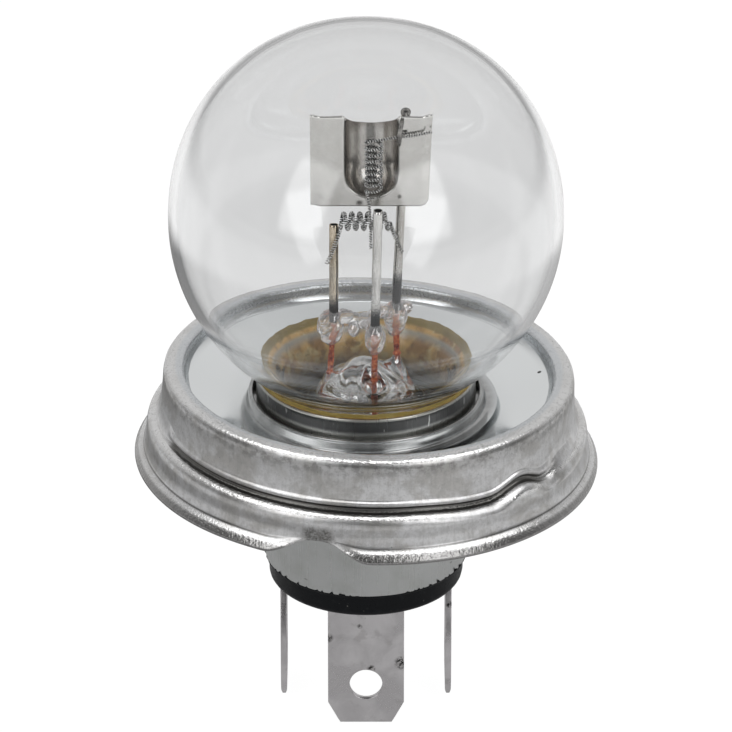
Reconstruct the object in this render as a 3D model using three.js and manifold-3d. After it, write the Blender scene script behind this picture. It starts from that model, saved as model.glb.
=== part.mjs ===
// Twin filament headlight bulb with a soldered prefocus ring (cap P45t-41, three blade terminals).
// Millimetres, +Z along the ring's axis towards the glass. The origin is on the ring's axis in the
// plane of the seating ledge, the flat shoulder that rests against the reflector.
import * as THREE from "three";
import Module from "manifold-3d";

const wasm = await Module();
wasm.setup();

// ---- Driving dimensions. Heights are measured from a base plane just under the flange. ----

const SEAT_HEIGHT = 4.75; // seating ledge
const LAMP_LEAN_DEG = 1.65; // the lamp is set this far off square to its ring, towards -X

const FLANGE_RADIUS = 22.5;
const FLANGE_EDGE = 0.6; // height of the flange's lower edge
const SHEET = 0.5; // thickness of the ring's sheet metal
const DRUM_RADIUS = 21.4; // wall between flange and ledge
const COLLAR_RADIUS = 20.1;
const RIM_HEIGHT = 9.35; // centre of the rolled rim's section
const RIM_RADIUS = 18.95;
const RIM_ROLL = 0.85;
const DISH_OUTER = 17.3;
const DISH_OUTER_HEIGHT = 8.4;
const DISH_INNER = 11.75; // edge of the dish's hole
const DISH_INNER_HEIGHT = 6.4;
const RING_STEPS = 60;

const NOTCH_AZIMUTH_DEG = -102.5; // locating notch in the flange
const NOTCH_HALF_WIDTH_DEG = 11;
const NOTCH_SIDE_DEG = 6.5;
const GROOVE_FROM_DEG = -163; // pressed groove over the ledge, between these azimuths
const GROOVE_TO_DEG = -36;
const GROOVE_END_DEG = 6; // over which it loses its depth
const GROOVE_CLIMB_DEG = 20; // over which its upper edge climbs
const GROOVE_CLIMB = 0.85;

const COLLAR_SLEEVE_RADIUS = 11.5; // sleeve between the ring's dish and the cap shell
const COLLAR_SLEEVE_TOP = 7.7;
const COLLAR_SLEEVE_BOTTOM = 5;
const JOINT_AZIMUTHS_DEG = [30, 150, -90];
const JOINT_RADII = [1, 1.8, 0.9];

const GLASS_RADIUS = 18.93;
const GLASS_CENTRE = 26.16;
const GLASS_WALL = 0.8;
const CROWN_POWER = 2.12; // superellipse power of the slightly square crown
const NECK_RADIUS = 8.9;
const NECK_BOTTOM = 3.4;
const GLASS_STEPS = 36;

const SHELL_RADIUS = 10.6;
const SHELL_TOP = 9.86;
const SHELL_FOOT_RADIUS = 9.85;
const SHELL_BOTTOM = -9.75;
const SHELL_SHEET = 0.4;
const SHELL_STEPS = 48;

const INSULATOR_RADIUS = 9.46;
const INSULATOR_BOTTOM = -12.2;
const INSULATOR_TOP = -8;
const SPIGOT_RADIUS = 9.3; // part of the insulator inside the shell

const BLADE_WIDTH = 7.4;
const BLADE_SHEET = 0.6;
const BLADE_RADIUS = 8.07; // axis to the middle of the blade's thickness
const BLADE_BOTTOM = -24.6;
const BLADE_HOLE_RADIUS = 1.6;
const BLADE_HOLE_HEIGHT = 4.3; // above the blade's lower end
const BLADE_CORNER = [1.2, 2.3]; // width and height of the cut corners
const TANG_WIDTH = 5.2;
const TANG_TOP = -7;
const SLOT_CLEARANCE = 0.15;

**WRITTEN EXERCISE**
Word for word, reproduce the listing above from its start up to and including the line that has "const RING_STEPS = 60;". Give only those lines.

**EXERCISE OUTPUT**
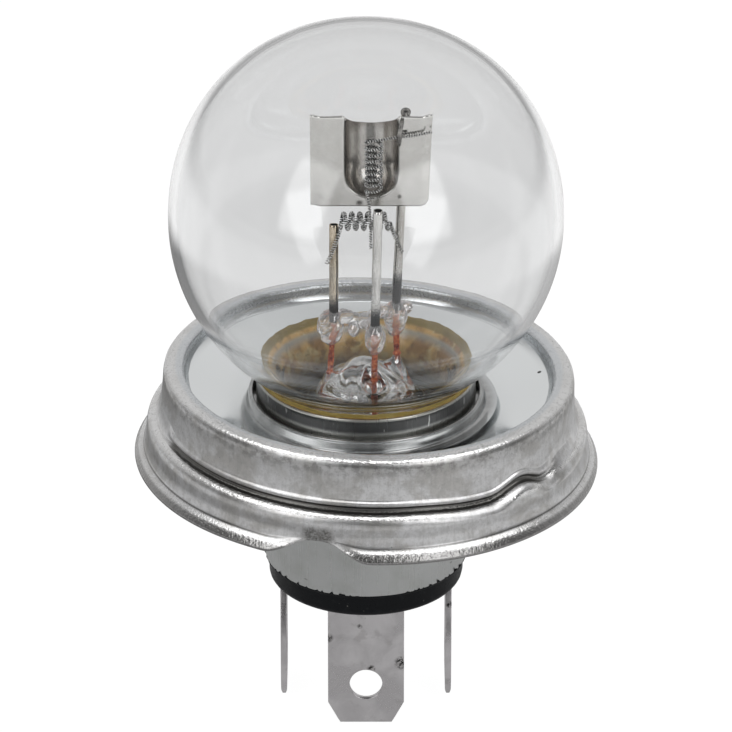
Reconstruct the object in this render as a 3D model using three.js and manifold-3d. After it, write the Blender scene script behind this picture. It starts from that model, saved as model.glb.
=== part.mjs ===
// Twin filament headlight bulb with a soldered prefocus ring (cap P45t-41, three blade terminals).
// Millimetres, +Z along the ring's axis towards the glass. The origin is on the ring's axis in the
// plane of the seating ledge, the flat shoulder that rests against the reflector.
import * as THREE from "three";
import Module from "manifold-3d";

const wasm = await Module();
wasm.setup();

// ---- Driving dimensions. Heights are measured from a base plane just under the flange. ----

const SEAT_HEIGHT = 4.75; // seating ledge
const LAMP_LEAN_DEG = 1.65; // the lamp is set this far off square to its ring, towards -X

const FLANGE_RADIUS = 22.5;
const FLANGE_EDGE = 0.6; // height of the flange's lower edge
const SHEET = 0.5; // thickness of the ring's sheet metal
const DRUM_RADIUS = 21.4; // wall between flange and ledge
const COLLAR_RADIUS = 20.1;
const RIM_HEIGHT = 9.35; // centre of the rolled rim's section
const RIM_RADIUS = 18.95;
const RIM_ROLL = 0.85;
const DISH_OUTER = 17.3;
const DISH_OUTER_HEIGHT = 8.4;
const DISH_INNER = 11.75; // edge of the dish's hole
const DISH_INNER_HEIGHT = 6.4;
const RING_STEPS = 60;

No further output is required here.